**STATED TASK**
Reproduce only this span: the line containing "Continue the Blender", the line containing "return [(x, y * side) for x, y in points]", and every line between them, all exactly as given.
/---
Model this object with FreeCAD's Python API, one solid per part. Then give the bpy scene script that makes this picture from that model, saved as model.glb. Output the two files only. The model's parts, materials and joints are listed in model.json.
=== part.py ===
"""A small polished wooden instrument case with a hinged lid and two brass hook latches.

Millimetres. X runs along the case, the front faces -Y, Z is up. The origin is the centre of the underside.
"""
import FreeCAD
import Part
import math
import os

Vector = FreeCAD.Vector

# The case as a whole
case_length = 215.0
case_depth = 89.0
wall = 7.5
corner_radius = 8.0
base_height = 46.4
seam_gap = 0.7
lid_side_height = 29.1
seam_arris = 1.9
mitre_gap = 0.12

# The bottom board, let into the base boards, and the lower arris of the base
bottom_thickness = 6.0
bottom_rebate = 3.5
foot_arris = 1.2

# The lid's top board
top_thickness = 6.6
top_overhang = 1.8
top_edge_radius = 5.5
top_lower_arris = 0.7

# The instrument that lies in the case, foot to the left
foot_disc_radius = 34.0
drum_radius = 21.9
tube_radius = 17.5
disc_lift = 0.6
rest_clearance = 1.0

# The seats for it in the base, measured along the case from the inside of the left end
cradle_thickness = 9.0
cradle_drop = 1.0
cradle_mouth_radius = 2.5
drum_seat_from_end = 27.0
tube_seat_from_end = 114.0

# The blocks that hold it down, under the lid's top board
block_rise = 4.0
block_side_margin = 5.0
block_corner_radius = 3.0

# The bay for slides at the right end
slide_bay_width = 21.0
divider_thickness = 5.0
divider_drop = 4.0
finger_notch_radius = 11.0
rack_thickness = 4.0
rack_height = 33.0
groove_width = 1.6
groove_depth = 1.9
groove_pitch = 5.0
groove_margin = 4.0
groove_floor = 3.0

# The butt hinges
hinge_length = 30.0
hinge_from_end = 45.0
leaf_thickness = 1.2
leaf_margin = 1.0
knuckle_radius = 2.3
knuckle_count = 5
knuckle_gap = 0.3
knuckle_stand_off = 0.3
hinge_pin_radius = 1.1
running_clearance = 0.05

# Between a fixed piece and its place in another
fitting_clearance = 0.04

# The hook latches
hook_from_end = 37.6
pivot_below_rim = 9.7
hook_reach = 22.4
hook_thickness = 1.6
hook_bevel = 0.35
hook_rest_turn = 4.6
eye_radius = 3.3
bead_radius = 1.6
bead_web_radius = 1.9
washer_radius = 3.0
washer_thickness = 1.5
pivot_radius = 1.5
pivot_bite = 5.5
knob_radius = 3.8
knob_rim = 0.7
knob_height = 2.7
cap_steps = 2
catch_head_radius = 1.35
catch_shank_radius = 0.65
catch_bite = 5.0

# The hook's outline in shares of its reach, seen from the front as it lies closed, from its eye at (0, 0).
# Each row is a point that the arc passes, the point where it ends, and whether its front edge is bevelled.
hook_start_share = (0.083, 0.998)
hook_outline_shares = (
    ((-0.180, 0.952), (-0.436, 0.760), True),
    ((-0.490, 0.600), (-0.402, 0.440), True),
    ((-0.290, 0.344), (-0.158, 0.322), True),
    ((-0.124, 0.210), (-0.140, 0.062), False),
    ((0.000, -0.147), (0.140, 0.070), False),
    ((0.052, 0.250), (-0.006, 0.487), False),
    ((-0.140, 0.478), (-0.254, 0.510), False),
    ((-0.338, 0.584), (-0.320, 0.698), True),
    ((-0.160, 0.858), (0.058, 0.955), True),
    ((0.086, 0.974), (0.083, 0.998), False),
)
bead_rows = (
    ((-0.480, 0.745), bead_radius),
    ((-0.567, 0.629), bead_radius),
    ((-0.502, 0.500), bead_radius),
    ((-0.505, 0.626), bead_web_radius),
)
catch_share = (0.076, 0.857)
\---
/---
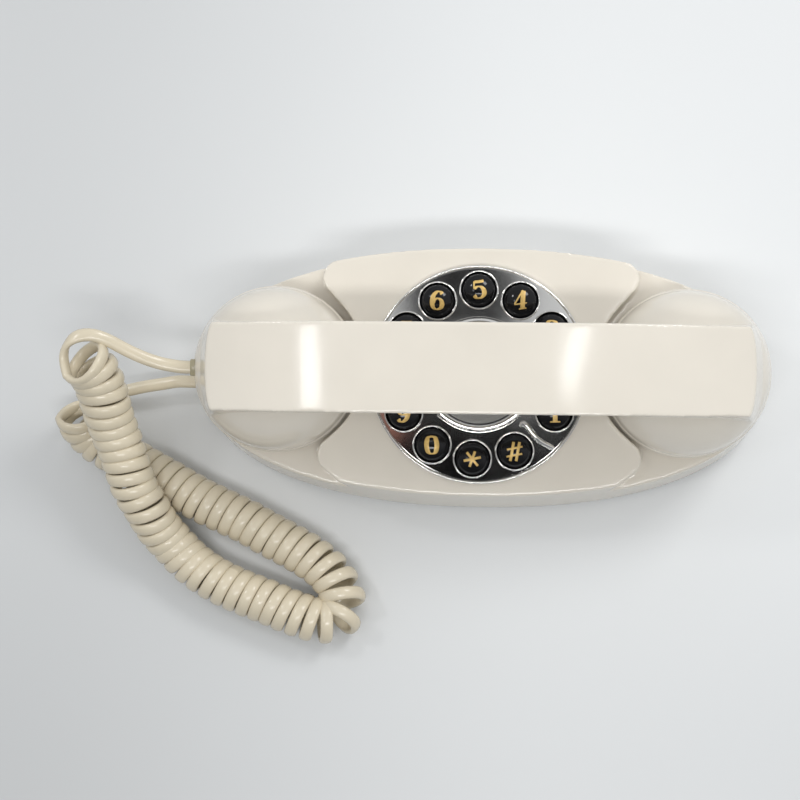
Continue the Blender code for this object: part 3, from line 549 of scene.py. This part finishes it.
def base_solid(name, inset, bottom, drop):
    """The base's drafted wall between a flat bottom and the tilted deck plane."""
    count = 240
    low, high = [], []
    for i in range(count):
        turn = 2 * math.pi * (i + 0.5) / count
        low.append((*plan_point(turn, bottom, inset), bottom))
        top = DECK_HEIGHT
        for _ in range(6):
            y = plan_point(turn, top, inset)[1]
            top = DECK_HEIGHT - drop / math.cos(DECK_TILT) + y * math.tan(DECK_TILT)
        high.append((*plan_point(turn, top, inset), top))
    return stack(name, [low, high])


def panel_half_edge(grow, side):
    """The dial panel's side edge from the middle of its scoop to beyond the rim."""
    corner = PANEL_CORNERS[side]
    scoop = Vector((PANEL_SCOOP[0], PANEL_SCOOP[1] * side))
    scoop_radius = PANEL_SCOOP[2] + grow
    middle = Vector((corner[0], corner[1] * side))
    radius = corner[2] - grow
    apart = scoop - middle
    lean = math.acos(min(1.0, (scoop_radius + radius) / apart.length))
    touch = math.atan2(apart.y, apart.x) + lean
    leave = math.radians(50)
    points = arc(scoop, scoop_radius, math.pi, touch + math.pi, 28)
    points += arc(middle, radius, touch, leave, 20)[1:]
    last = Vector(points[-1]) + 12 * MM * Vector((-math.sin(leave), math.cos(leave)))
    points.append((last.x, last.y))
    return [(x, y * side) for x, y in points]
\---
/---
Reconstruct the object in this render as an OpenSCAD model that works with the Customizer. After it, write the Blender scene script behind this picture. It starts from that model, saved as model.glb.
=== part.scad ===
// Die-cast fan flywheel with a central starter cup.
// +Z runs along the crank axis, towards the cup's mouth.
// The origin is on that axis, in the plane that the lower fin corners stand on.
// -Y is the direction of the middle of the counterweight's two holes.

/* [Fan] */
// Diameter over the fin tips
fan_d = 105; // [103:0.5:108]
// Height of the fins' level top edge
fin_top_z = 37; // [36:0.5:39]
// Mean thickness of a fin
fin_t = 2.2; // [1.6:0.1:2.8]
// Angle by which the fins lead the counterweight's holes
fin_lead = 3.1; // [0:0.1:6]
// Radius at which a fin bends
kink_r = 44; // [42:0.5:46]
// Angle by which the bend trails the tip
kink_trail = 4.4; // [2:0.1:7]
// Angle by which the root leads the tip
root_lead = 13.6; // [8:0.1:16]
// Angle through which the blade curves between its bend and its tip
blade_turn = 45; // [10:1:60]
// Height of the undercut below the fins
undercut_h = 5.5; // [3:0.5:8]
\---
**CORRECT ANSWER**
Continue the Blender code for this object: part 3, from line 549 of scene.py. This part finishes it.
def base_solid(name, inset, bottom, drop):
    """The base's drafted wall between a flat bottom and the tilted deck plane."""
    count = 240
    low, high = [], []
    for i in range(count):
        turn = 2 * math.pi * (i + 0.5) / count
        low.append((*plan_point(turn, bottom, inset), bottom))
        top = DECK_HEIGHT
        for _ in range(6):
            y = plan_point(turn, top, inset)[1]
            top = DECK_HEIGHT - drop / math.cos(DECK_TILT) + y * math.tan(DECK_TILT)
        high.append((*plan_point(turn, top, inset), top))
    return stack(name, [low, high])


def panel_half_edge(grow, side):
    """The dial panel's side edge from the middle of its scoop to beyond the rim."""
    corner = PANEL_CORNERS[side]
    scoop = Vector((PANEL_SCOOP[0], PANEL_SCOOP[1] * side))
    scoop_radius = PANEL_SCOOP[2] + grow
    middle = Vector((corner[0], corner[1] * side))
    radius = corner[2] - grow
    apart = scoop - middle
    lean = math.acos(min(1.0, (scoop_radius + radius) / apart.length))
    touch = math.atan2(apart.y, apart.x) + lean
    leave = math.radians(50)
    points = arc(scoop, scoop_radius, math.pi, touch + math.pi, 28)
    points += arc(middle, radius, touch, leave, 20)[1:]
    last = Vector(points[-1]) + 12 * MM * Vector((-math.sin(leave), math.cos(leave)))
    points.append((last.x, last.y))
    return [(x, y * side) for x, y in points]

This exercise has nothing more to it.